The Vatican announced last week that it would be contributing to stem-cell research, offering almost $3 million to a worldwide team of researchers at the University of Maryland, Italy’s University of Salerno, Bambino Gesu hospital, and the Italian national health agency, Istituto Superiore di Sanita. The researchers are investigating the potential uses of intestinal stem cells to treat various disorders. The stem cells being studied, however, are adult cells, the use of which is considered ethical according to Church teaching, unlike the embryonic stem cells in which a human embryo must be destroyed in order for cells to be obtained. Predictably, the Vatican grant has been viewed with a somewhat jaundiced eye. Debra Mathews of Johns Hopkins tells the Baltimore Sun that she worries about a conflict of interest, as the Vatican has a “vested interest” in adult over embryonic stem cell research; and the Associated Press reports the comments of Dr. George Daley of the Children’s Hospital in Boston:
I applaud the Vatican for being interested in supporting biomedical research,” Daley said Friday, “but I can’t help but think there’s an agenda.

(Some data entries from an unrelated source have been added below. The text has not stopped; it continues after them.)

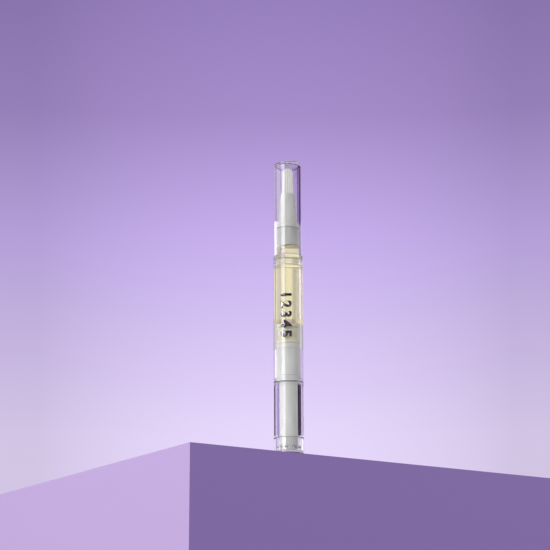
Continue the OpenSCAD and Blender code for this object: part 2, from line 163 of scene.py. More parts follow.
world = bpy.data.worlds.new("backdrop")
scene.world = world
world.use_nodes = True
tree = world.node_tree
tree.nodes.clear()
direction = tree.nodes.new("ShaderNodeTexCoord")
split = tree.nodes.new("ShaderNodeSeparateXYZ")
tree.links.new(direction.outputs["Object"], split.inputs[0])
lilac = fade(tree, between(tree, split.outputs["Z"], 0, 1, *FADE_HEIGHTS), [
    (0.0, (0.76, 0.68, 0.90)), (0.24, (0.835, 0.74, 0.985)), (0.44, (0.80, 0.69, 0.97)),
    (0.64, (0.57, 0.43, 0.85)), (0.76, (0.38, 0.27, 0.60)), (1.0, (0.23, 0.15, 0.42))], "LINEAR")
path = tree.nodes.new("ShaderNodeLightPath").outputs
aside = worked(tree, "MULTIPLY", split.outputs["X"], split.outputs["X"])
sides = between(tree, aside, 1, SIDE_DIM, 0, SIDE_REACH)
ahead = between(tree, split.outputs["Y"], STUDIO_DIM, 1, -0.3, 0.2)
matt = worked(tree, "SUBTRACT", 1, path["Is Glossy Ray"])
shown = tree.nodes.new("ShaderNodeBackground")
tree.links.new(lilac, shown.inputs["Color"])
dimmed = worked(tree, "MULTIPLY", sides, worked(tree, "MAXIMUM", ahead, matt))
tree.links.new(dimmed, shown.inputs["Strength"])
plain = tree.nodes.new("ShaderNodeBackground")
plain.inputs["Color"].default_value = (1, 1, 1, 1)
plain.inputs["Strength"].default_value = PLAIN_LIGHT
either = worked(tree, "MAXIMUM", path["Is Camera Ray"], path["Is Glossy Ray"])
any_of = worked(tree, "MAXIMUM", either, path["Is Transmission Ray"])
choose = tree.nodes.new("ShaderNodeMixShader")
tree.links.new(worked(tree, "GREATER_THAN", any_of, path["Diffuse Depth"]), choose.inputs["Fac"])
tree.links.new(plain.outputs[0], choose.inputs[1])
tree.links.new(shown.outputs[0], choose.inputs[2])
out = tree.nodes.new("ShaderNodeOutputWorld")
tree.links.new(choose.outputs[0], out.inputs["Surface"])


# Lights: a softbox in front on the left, a weaker one beside the pen for the left rims, one behind on the
# right and a fill in front on the right. The last two don't show in gloss or through the plastic.
LAMP_AIM = np.array([0, 0, 0.07])


def softbox(name, place, width, length, watts):
    """Area lamp that looks from its place at the middle of the pen."""
    lamp = bpy.data.lights.new(name, "AREA")
    lamp.shape = "RECTANGLE"
    lamp.size = width
    lamp.size_y = length
    lamp.energy = watts
    box = bpy.data.objects.new(name, lamp)
    box.location = place
    away = np.array(place) - LAMP_AIM
    tilt = math.acos(away[2] / np.linalg.norm(away))
    box.rotation_euler = (tilt, 0, math.atan2(away[1], away[0]) + math.pi / 2)
    box.visible_camera = False
    scene.collection.objects.link(box)
    return box


softbox("key_softbox", (-0.70, -0.72, 0.33), 0.56, 0.46, 3.05)
softbox("side_softbox", (-1.0, -0.05, 0.36), 0.9, 0.6, 1.4)
back = softbox("back_softbox", (0.75, 0.8, 0.45), 0.9, 0.7, 3.0)
fill = softbox("fill_softbox", (0.95, -0.45, 0.3), 0.7, 0.7, 1.9)
for lamp in (back, fill):
    lamp.visible_glossy = False
    lamp.visible_transmission = False


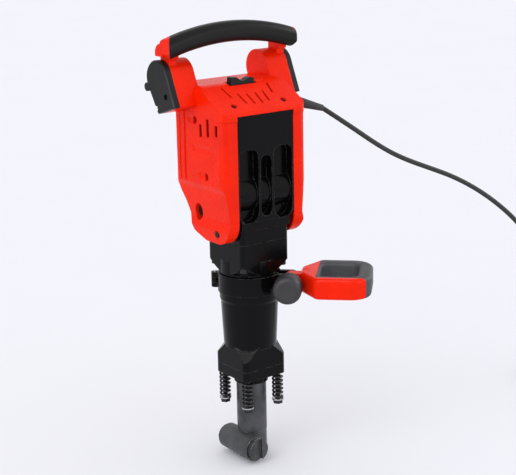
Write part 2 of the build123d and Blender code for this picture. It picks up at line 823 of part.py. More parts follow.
def front_window():
    """Opening for the casting in the front, and for its neck below."""
    opening = block((-window_half, window_half), (body_front - 20.0, slab_back + 2.0), (350.0, window_top))
    inner = case_block_half + gap + 0.2
    return opening + block((-inner, inner), (body_front - 20.0, inner), (350.0, slab_bottom + 0.5))


def arm_face(extra):
    """Side view of a handle arm: a tongue that leans back, with a round top."""
    y, z = arm_centre
    face = Polygon((59.0 + extra, 559.0 - extra), (84.0 + extra, 599.7), (y, z), (36.0 - extra, 624.3),
                   (14.0 - extra, 573.0 - extra), align=None)
    return face + Pos(y, z) * Circle(arm_round + extra)


def arm_clearance():
    """Room that the housing leaves for both arms."""
    cut = prism_x(arm_face(seat), arm_inner - seat, body_half + 10.0)
    return cut + mirrored(cut)


def dent(y_low, y_high, z):
    """Shallow trough with round ends in the side of the right-hand cover."""
    x = body_half + dent_radius - dent_depth
    trough = bar_y(dent_radius, y_low, y_high, x, z)
    return trough + Pos(x, y_low, z) * Sphere(dent_radius) + Pos(x, y_high, z) * Sphere(dent_radius)


def side_screw(y, z):
    """Well and hole of one screw in the right-hand cover."""
    well = bar_x(screw_well_radius, body_half - screw_well_depth, body_half + 5.0, y, z)
    return well + bar_x(screw_radius + seat, body_half - screw_boss_depth - 8.0, body_half, y, z)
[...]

If Dr. Daley suspects an agenda behind the Vatican’s grant, I suspect he’s right. Yet the agenda is only in favor of ethical and effective medical research. To imply a sneaky subterfuge in the Vatican’s active preference for adult over embryonic stem cell research is to suggest that there is something untoward in an organization supporting activities it considers ethical over those it considers unethical. In those terms, the suspicion cast on the Vatican’s grant seem odd.
In order to highlight the absurd nature of the skepticism here, let’s examine a parallel scenario: organ donation. The Vatican supports organ donation, so long as it is done ethically. In November of 2008, Pope Benedict XVI gave an address to an international congress on organ donation, praising donation as a “unique act of charity” and noting that:
Tissue and organ transplants represent a great conquest of medical science, and are certainly signs of hope for those suffering serious, and often grave, illnesses. If we turn our gaze to the entire world, it is easy to confirm the numerous and complex cases in which, thanks to the technique of organ transplantation, many people have overcome extremely grave illnesses, and in them the joy of life has been restored. This would never have happened if the commitment of the doctors and the competence of the researchers had not been able to count upon the generosity and altruism of those who have donated organs.
Organ donation, the Pope notes, is an act of charity that serves to save lives. Yet in the same address he offers some further considerations:
Any reasons for the buying and selling of organs, or the adoption of utilitarian and discriminatory criteria, would clash in such a way with the meaning of gift that they would be invalidated, qualifying them as illicit moral acts.
Thus however good it may be, it is crucial that organ donation is done ethically. Even the most enthusiastic advoocate of legitimate organ donation would be beyond the pale to suggest that organs should be commandeered from unwilling, healthy patients, sacrificing their lives for medical advancement. The pope’s warning merely emphasizes this common moral intuition. The key here is that the case of embryonic stem cells is not only similar to the case of organ donation, it is in moral terms exactly identical, as the pope notes in the same address:
The same ethical principle is to be repeated when one wishes to touch upon creation and destroy the human embryo destined for a therapeutic purpose. The simple idea of considering the embryo as “therapeutic material” contradicts the cultural, civil and ethical foundations upon which the dignity of the person rests.
In both the case of an organ stolen from a healthy patient, and in the use of an embryo as a source of stem cells, a human life is destroyed. Medical ethics do not accept the destructive harvesting of materials from one healthy human being in order to service another, yet the Church’s insistence that this is exactly what is being done when embryonic stem cells are used is set aside as ignorance.
Be that as it may, it makes no sense for anyone who claims to uphold any standard of medical ethics to consider the Vatican’s promotion of adult stem cells over embryonic stem cells as prejudiced in any negative way. It is prejudiced in exactly the way all medical practice claims to be — that is, prejudiced towards the ethical. And while the Vatican’s public relations have been noticeable inept of late, I would encourage Rome to respond to its critics by embracing this prejudice and this agenda openly and boldly. Yes, there is an agenda here, and it is an agenda of life.